それに騎手は身体が資本。この秋は武豊騎手の負傷離脱が大きな話題になりましたが、騎手は負傷などで馬に乗れなくなると途端に収入を失ってしまう職業でもあります。その点、騎手が平地に比べて落馬の危険性の高い障害レースにリスクを感じてしまうのは当然。現状、リスクとメリットが見合っていないことが、障害騎手が増えない大きな要因の1つになっていると思います」(競馬記者)
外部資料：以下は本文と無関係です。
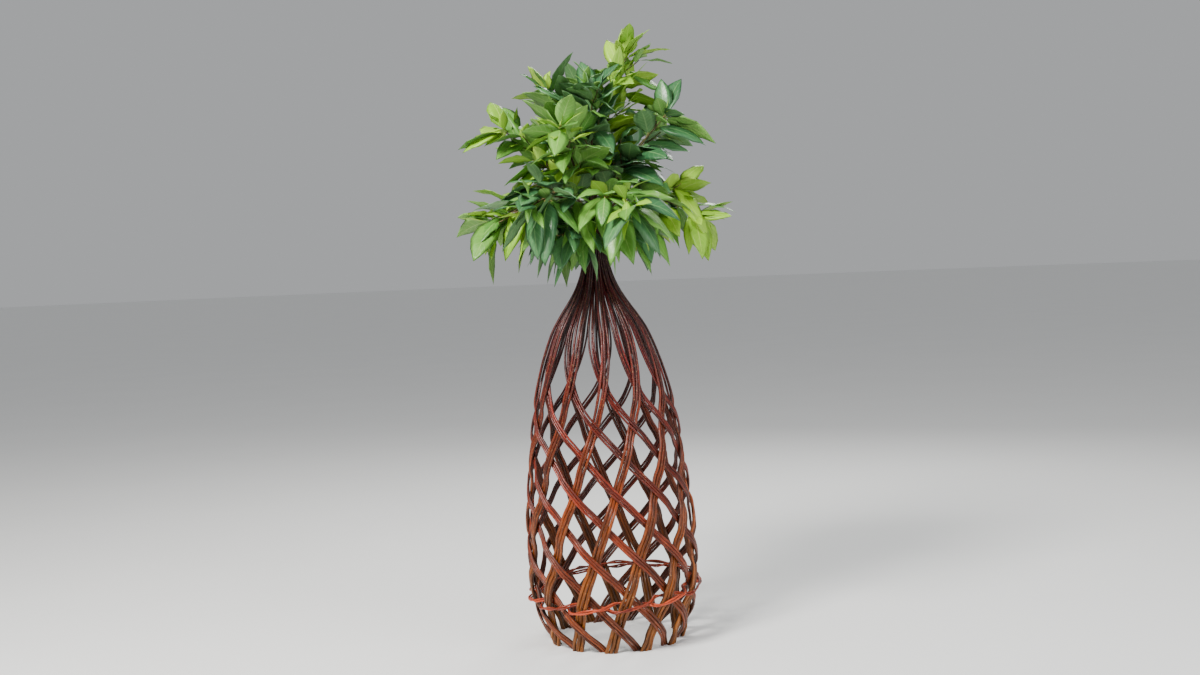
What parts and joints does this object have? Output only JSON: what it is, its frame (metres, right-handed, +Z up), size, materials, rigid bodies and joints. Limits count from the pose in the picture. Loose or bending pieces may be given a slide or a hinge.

 無論、JRAも1999年に障害レースにもグレード制を導入するなど、これまで様々な施策を打ってきた。

「条件戦並み」の馬券売上に愕然…

 ただ、23日の中山大障害の馬券売上が20億506万2300円だったことに対して、同日に行われたグレイトフルS(3勝クラス)の馬券売上は19億8270万6900円。つまり、G1と3勝クラスがほぼ変わらない売上だったということになる。障害騎手を増やすための待遇改善は効果が見込めるかもしれないが、この売上ではレースの賞金増額へ簡単に舵を切るわけにもいかない。

「(中山大障害の)翌日の阪神ではサンタクロースSという3勝クラスのレースが行われましたが、その売上は13億7216万6100円でした。グレイトフルSが19億円売れたのは、その日のメイン(11R)だったことも大きいと思います。

レースの格であればG1の中山大障害がメインを務めるべきですが、あまり遅い時間帯になると、日が傾いて視界が西日などで著しく遮られる可能性が高まります。障害レースが比較的早い時間に行われているのはそのためなのですが、早い時間だと馬券が(あまり)売れないという事情もあり……」(同)

「これからのスターになれる素材だと思う」

 中山大障害のレース後、新王者マイネルグロンにそう期待を寄せた石神騎手は、かつてオジュウチョウサンとのコンビで一世を風靡したジョッキーだ。その言葉には、王者としてだけでなく、かつての相棒のように障害界全体を大きく盛り上げる存在になってほしいという願いも込められているに違いない。

 この秋も熊沢重文騎手、平沢健治騎手という名手が引退することになった障害界。ますます深刻さが深まる中、新王者マイネルグロンの誕生、そしてジョッキーカメラの初公開が障害レースに光が当たる大きなきっかけになることを祈るばかりだ。